At a preliminary hearing, the employment tribunal ruled that it had jurisdiction to consider these claims alongside the claims for “ordinary” indirect discrimination. This ruling has now been confirmed by the EAT. The principle of associative (or “same disadvantage”) indirect discrimination has been recognised in the case law of the European Court of Justice for nearly 10 years, but appellate rulings in Britain on this point are rare. Since 1 January 2024 the position has been clarified by adding a new section 19A to the Equality Act, but the ET’s ruling in this case pre-dated that amendment.

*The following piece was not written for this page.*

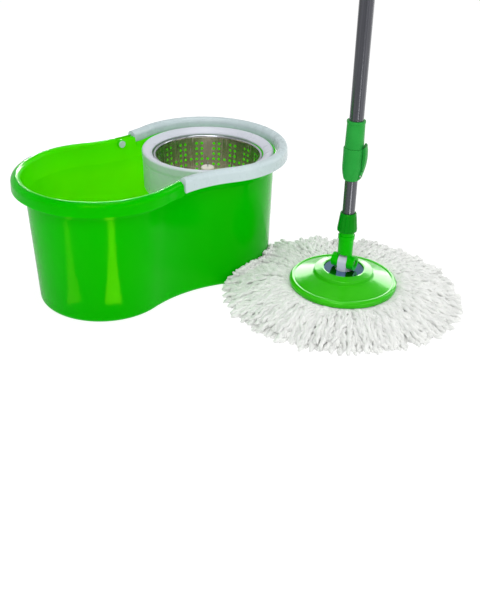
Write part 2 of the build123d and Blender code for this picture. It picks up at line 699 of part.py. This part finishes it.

Same advantage indirect discrimination claims are most likely to be encountered in group ligation where the majority of claimants do share a particular protected characteristic. In this sense they are similar to “piggy back” claims in equal pay litigation, where men working under the same terms and conditions as the female claimants can benefit from their success in levelling up their pay to that of their higher paid male comparators. But unlike in equal pay litigation there is no reason in principle why freestanding claims are not possible, where there is clear evidence that a policy disadvantages at least one protected group.

One obvious example - which is reflected in this latest ruling – is where a male carer wishes to challenge a workplace policy which is potentially indirectly discriminatory against women, who are statistically more likely to be primary carers than men. This kind of situation has been described in the European Court “discrimination par ricochet” – in other words where there is wider “collateral damage” from a policy that puts people who do share a protected characteristic at a particular disadvantage.

Finally, it is worth adding that with all these examples, we are looking at potential indirect discrimination. Unlike direct discrimination claims (other than those related to age) it is always possible for an employer to justify indirect discrimination if it can show the policy being challenged is a “proportionate means of achieving a legitimate aim”.